In a downtown hotel room, Van Sant shows up for a late-night interview with Scott in tow. It's an odd situation, because Van Sant has a habit of not just basing characters in his films on real people but naming the characters after them and then putting the real people in the films in other roles. Scott was a street kid Van Sant hired as a sort of consultant for Reeves, who plays "Scott," a slumming rich kid. As the real Scott chain-smokes Marlboros and glances at the TV with vacant eyes, Van Sant answers questions about the fictional Scott. Occasionally he asks the real Scott his opinion. After mentioning that teenagers can make good money hustling, he turns to him and pointedly asks, "Do you have anything to say about that?"
"I kept trying to figure out who this character was," Van Sant relates. "One day I told Keanu, 'I finally found out-it's me, man.' Like Scott, I'm hanging out on the streets, trying to get to know this clandestine scene, but I'm really just a Waspy white kid who has no business there, who would just as soon turn his back and walk away from it all.

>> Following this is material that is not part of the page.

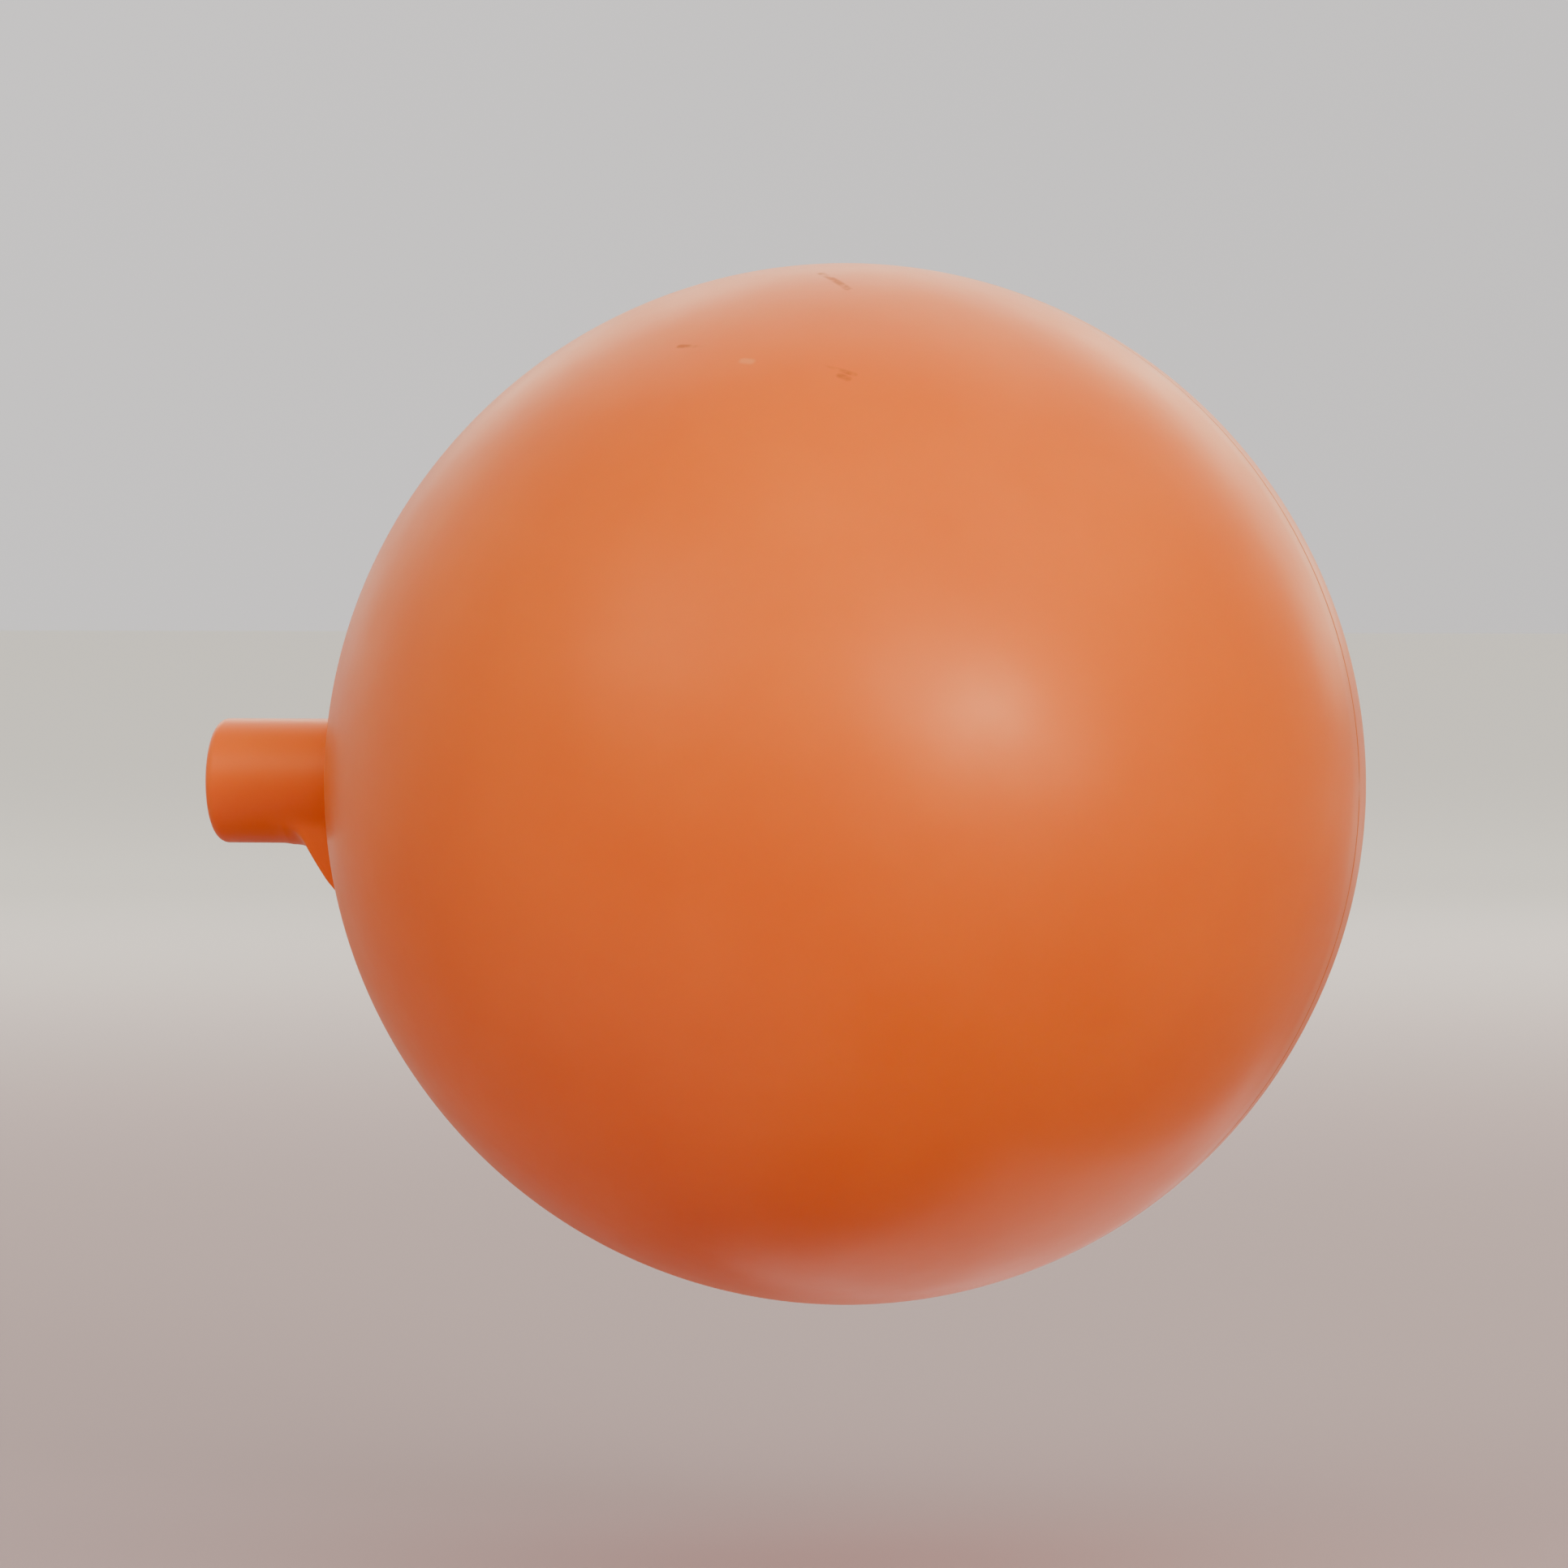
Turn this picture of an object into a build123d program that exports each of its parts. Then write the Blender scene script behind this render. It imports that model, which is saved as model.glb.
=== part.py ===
from build123d import *

import math
import os

# Table tennis practice ball that spins on the end of a rod. Millimetres, +Z up.
# The origin is the ball's centre. The neck points along -X and its gusset hangs on the -Z side.

# Driving dimensions
ball_radius = 20.0  # standard 40 mm ball
wall = 0.5
neck_radius = 2.43
neck_tip_x = -25.0
neck_tip_round = 0.4
neck_root_fillet = 0.25

gusset_width = 3.8
gusset_start_x = -21.97  # where its curve leaves the neck's underside
gusset_curve_radius = 1.25
gusset_slope_deg = 49.0
gusset_line_length = 2.75  # long enough to end inside the ball's wall

lap_thickness = wall / 2
lap_width = 1.2
lap_stop_radius = 3.4  # the lap stops this far from the spin axis, short of the neck and the socket

spindle_radius = 1.5
rod_radius = 1.0
spindle_mouth_x = -24.2  # a little inside the neck's mouth
spindle_end_x = 17.6
spindle_lead_in = 0.2
running_clearance = 0.05

neck_boss_face_x = -19.0
washer_thickness = 0.4
washer_radius = 2.4
washer_hole_radius = spindle_radius + 0.1
washer_gap = 0.07  # to the neck's inner face
collar_gap = 0.03  # to the washer
collar_length = 2.0
collar_radius = 2.4
collar_chamfer = 0.25

socket_radius = 2.4
socket_mouth_x = 16.8
socket_floor_x = 19.3
socket_lead_in = 0.3
plug_stem_radius = 0.7  # in a hole narrower than the rod's, so the step between them stops the rod
plug_stem_length = 4.0
plug_head_length = 0.8
plug_nose_gap = 0.1  # end play, to the socket's floor

# Derived sizes
inner_radius = ball_radius - wall
bearing_radius = spindle_radius + running_clearance
plug_stem_x = spindle_end_x - plug_stem_length
plug_nose_x = socket_floor_x - plug_nose_gap
washer_x = neck_boss_face_x + washer_gap
collar_x = washer_x + washer_thickness + collar_gap
roomy = 3 * ball_radius  # larger than the whole part, for cutting tools


def turned(profile):
    """A solid of revolution about the spin axis, from a wire in the upper half of the XZ plane."""
    return revolve(make_face(profile), Axis.X)


def spin_cylinder(radius, x_from, x_to):
    """A cylinder on the spin axis."""
    middle = (x_from + x_to) / 2
    return Pos(middle, 0, 0) * Rot(0, 90, 0) * Cylinder(radius, x_to - x_from)


def at(x, height):
    """A point of the XZ plane."""
    return Vector(x, 0, height)


def neck_body():
    """The neck, solid: rounded tip, a small fillet onto the ball, and a boss that ends inside the ball."""
    fillet_height = neck_radius + neck_root_fillet
    fillet_reach = ball_radius + neck_root_fillet
    fillet_x = -math.sqrt(fillet_reach**2 - fillet_height**2)
    centre = at(fillet_x, fillet_height)
    to_neck = at(0, -1)
    to_ball = centre.normalized() * -1
    on_neck = centre + to_neck * neck_root_fillet
    on_ball = centre + to_ball * neck_root_fillet
    on_fillet = centre + (to_neck + to_ball).normalized() * neck_root_fillet

    tip_inner = at(neck_tip_x, neck_radius - neck_tip_round)
    tip_outer = at(neck_tip_x + neck_tip_round, neck_radius)
    tip_centre = at(neck_tip_x + neck_tip_round, neck_radius - neck_tip_round)
    on_tip = tip_centre + at(-1, 1).normalized() * neck_tip_round

    outline = Wire(
        [
            Edge.make_line(at(neck_tip_x, 0), tip_inner),
            Edge.make_three_point_arc(tip_inner, on_tip, tip_outer),
            Edge.make_line(tip_outer, on_neck),
            Edge.make_three_point_arc(on_neck, on_fillet, on_ball),
            Edge.make_line(on_ball, at(neck_boss_face_x, neck_radius)),
            Edge.make_line(at(neck_boss_face_x, neck_radius), at(neck_boss_face_x, 0)),
            Edge.make_line(at(neck_boss_face_x, 0), at(neck_tip_x, 0)),
        ]
    )
    return turned(outline)


def gusset_body():
    """The web under the neck: a concave curve off the neck, then a straight slope down to the ball."""
    slope = math.radians(gusset_slope_deg)
    curve_centre = at(gusset_start_x, -neck_radius - gusset_curve_radius)
    curve_start = at(gusset_start_x, -neck_radius)
    curve_middle = curve_centre + at(math.sin(slope / 2), math.cos(slope / 2)) * gusset_curve_radius
    curve_end = curve_centre + at(math.sin(slope), math.cos(slope)) * gusset_curve_radius
    foot = curve_end + at(math.cos(slope), -math.sin(slope)) * gusset_line_length
    back_top = at(foot.X, -neck_radius / 2)
    neck_inside = at(gusset_start_x, -neck_radius / 2)
    outline = Wire(
        [
            Edge.make_three_point_arc(curve_start, curve_middle, curve_end),
            Edge.make_line(curve_end, foot),
            Edge.make_line(foot, back_top),
            Edge.make_line(back_top, neck_inside),
            Edge.make_line(neck_inside, curve_start),
        ]
    )
    web = extrude(make_face(outline), gusset_width / 2, dir=(0, 1, 0), both=True)
    return web - Sphere(ball_radius - lap_thickness)


def socket_body():
    """The moulded cup inside the far pole, solid: it carries the spindle's inner end."""
    boss = spin_cylinder(socket_radius, socket_mouth_x, ball_radius)
    return boss & Sphere(ball_radius - lap_thickness)


def ball_body():
    """Both halves as one: shell, neck, gusset and socket, bored for the spindle."""
    shell = Sphere(ball_radius) - Sphere(inner_radius)
    body = shell + neck_body() + gusset_body() + socket_body()
    neck_bore = spin_cylinder(bearing_radius, neck_tip_x - wall, neck_boss_face_x + wall)
    socket_bore = spin_cylinder(bearing_radius, socket_mouth_x - wall, socket_floor_x)
    mouth_radius = bearing_radius + socket_lead_in
    lead_in = Pos(socket_mouth_x + socket_lead_in / 2, 0, 0) * Rot(0, 90, 0) * Cone(
        mouth_radius, bearing_radius, socket_lead_in
    )
    return body - neck_bore - socket_bore - lead_in


def lap_ring():
    """The tongue of the glued joint: the inner half of the wall, on the back side of the joint plane."""
    ring = Sphere(ball_radius - lap_thickness) - Sphere(inner_radius)
    slab = Pos(0, lap_width / 2, 0) * Box(roomy, lap_width, roomy)
    return (ring & slab) - spin_cylinder(lap_stop_radius, -roomy, roomy)


def half_shells():
    """Front half with the tongue and back half with the matching rebate, split through the neck."""
    body = ball_body()
    lap = lap_ring()
    front_side = Pos(0, -roomy / 2, 0) * Box(roomy, roomy, roomy)
    back_side = Pos(0, roomy / 2, 0) * Box(roomy, roomy, roomy)
    front = (body & front_side) + lap
    back = (body & back_side) - lap
    return front, back


def spindle_tube():
    """The tube that grips the rod and stays still. Past the rod's stop its bore narrows for the plug."""
    tube = spin_cylinder(spindle_radius, spindle_mouth_x, spindle_end_x)
    rod_hole = spin_cylinder(rod_radius, spindle_mouth_x, plug_stem_x)
    plug_hole = spin_cylinder(plug_stem_radius, plug_stem_x, spindle_end_x)
    lead_in = Pos(spindle_mouth_x + spindle_lead_in / 2, 0, 0) * Rot(0, 90, 0) * Cone(
        rod_radius + spindle_lead_in, rod_radius, spindle_lead_in
    )
    return tube - rod_hole - plug_hole - lead_in


def stop_collar():
    """The ring pressed on the spindle that keeps the ball from flying off it."""
    collar = spin_cylinder(collar_radius, collar_x, collar_x + collar_length)
    rims = collar.edges().filter_by(GeomType.CIRCLE)
    return chamfer(rims, collar_chamfer) - spin_cylinder(spindle_radius, -roomy, roomy)


def thrust_washer():
    """The low-friction washer between the collar and the neck's inner face."""
    disc = spin_cylinder(washer_radius, washer_x, washer_x + washer_thickness)
    return disc - spin_cylinder(washer_hole_radius, -roomy, roomy)


def pivot_plug():
    """The plug in the spindle's inner end: its domed nose turns against the socket's floor."""
    head_x = spindle_end_x + plug_head_length
    nose_height = plug_nose_x - head_x
    dome_radius = (spindle_radius**2 + nose_height**2) / (2 * nose_height)
    half_angle = math.asin(spindle_radius / dome_radius) / 2
    dome_centre = at(plug_nose_x - dome_radius, 0)
    on_dome = dome_centre + at(math.cos(half_angle), math.sin(half_angle)) * dome_radius
    outline = Wire(
        [
            Edge.make_line(at(plug_stem_x, 0), at(plug_stem_x, plug_stem_radius)),
            Edge.make_line(at(plug_stem_x, plug_stem_radius), at(spindle_end_x, plug_stem_radius)),
            Edge.make_line(at(spindle_end_x, plug_stem_radius), at(spindle_end_x, spindle_radius)),
            Edge.make_line(at(spindle_end_x, spindle_radius), at(head_x, spindle_radius)),
            Edge.make_three_point_arc(at(head_x, spindle_radius), on_dome, at(plug_nose_x, 0)),
            Edge.make_line(at(plug_nose_x, 0), at(plug_stem_x, 0)),
        ]
    )
    return turned(outline)


front_half, back_half = half_shells()
nodes = {
    "front_half_shell": front_half,
    "back_half_shell": back_half,
    "spindle_tube": spindle_tube(),
    "stop_collar": stop_collar(),
    "thrust_washer": thrust_washer(),
    "pivot_plug": pivot_plug(),
}

os.makedirs("parts", exist_ok=True)
for name, shape in nodes.items():
    export_step(shape, f"parts/{name}.step")
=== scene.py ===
import math

import bmesh
import bpy
import numpy as np
from mathutils import Matrix, Vector


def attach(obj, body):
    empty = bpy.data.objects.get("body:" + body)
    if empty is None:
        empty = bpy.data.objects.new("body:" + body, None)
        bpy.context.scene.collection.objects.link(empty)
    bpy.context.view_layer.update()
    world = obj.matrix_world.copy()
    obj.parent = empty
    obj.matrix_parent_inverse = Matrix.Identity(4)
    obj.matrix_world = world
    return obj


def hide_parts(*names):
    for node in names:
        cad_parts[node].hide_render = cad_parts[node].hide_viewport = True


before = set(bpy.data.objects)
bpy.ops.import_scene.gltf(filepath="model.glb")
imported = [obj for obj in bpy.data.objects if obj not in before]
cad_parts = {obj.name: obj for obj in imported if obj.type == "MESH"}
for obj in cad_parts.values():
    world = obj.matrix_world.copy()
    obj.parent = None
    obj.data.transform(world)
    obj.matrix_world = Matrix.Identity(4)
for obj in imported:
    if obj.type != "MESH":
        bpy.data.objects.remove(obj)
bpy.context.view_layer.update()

MM = 0.001

# The ball and its neck, in millimetres. The spin axis is X and the neck points along -X.
BALL_RADIUS = 20.0
WALL = 0.5
NECK_RADIUS = 2.43
NECK_TIP_X = -25.0
TIP_ROUND = 0.4
MOUTH_ROUND = 0.15
ROOT_FILLET = 0.25
BORE_RADIUS = 1.55
NECK_BOSS_X = -19.0

GUSSET_HALF_WIDTH = 1.9
GUSSET_START_X = -21.97
GUSSET_CURVE = 1.25
GUSSET_SLOPE = math.radians(49.0)
GUSSET_EDGE_ROUND = 0.35
GUSSET_BLEND = 0.22
GUSSET_RUN_IN_SLOPE = 0.4  # how gently it rises out of the neck before its curve starts
GUSSET_SQUARE_DEPTH = 1.4  # below the neck, where its underside has gone from round to flat
GUSSET_END_X = -19.2  # past its foot, inside the ball's wall

SOCKET_RADIUS = 2.4
SOCKET_MOUTH_X = 16.8
SOCKET_FLOOR_X = 19.3
SOCKET_LEAD_IN = 0.3
SOCKET_SIDE = 2.0  # from its mouth back to the ball's wall

SEAM_GROOVE_DEPTH = 0.03
SEAM_GROOVE_WIDTH = 0.1
SEAM_COLUMNS = (0.0, 0.03, 0.06, 0.1, 0.16, 0.3)  # arc distances from the joint plane
OUT_OF_ROUND = 0.04
WAVE_MIDDLE = 0.5  # with the swing, keeps the fall between none and all of OUT_OF_ROUND
WAVE_SWING = 0.31
ROUND_AT_NECK = -0.97  # the ball is truly round past these two, which are x over its radius
ROUND_AT_SOCKET = 0.99
NECK_FADE = 0.2
SOCKET_FADE = 0.1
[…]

I'm definitely a voyeur in a lot of stuff I do, even in everyday life. I'll cop to it."
An essential aspect of Van Sant's voyeurism is the element of secrecy, particularly the thrill of observing a world hidden from straight society. It's one version of a "private Idaho." While the film's title refers in part to the imaginative realm of its narcoleptic hero, it's a theme echoed in a different way in Van Sant's paintings, many of which feature houses in the air, either flying or crashing against a background of rural landscapes. Suggesting memories of a rootless childhood, the images also evoke the filmmaker's enduring subjects-the instability of home and of human relationships, the lure of the road.
In any case, Van Sant is not entrenched in making films about outlaws or street life. "I'm happy doing a low-budget film like Idaho, but I'm also going to make $20 million films," he says.
"Personally, I don't see myself as an outsider," he adds as if bristling at the idea. "I see myself as an A-list director."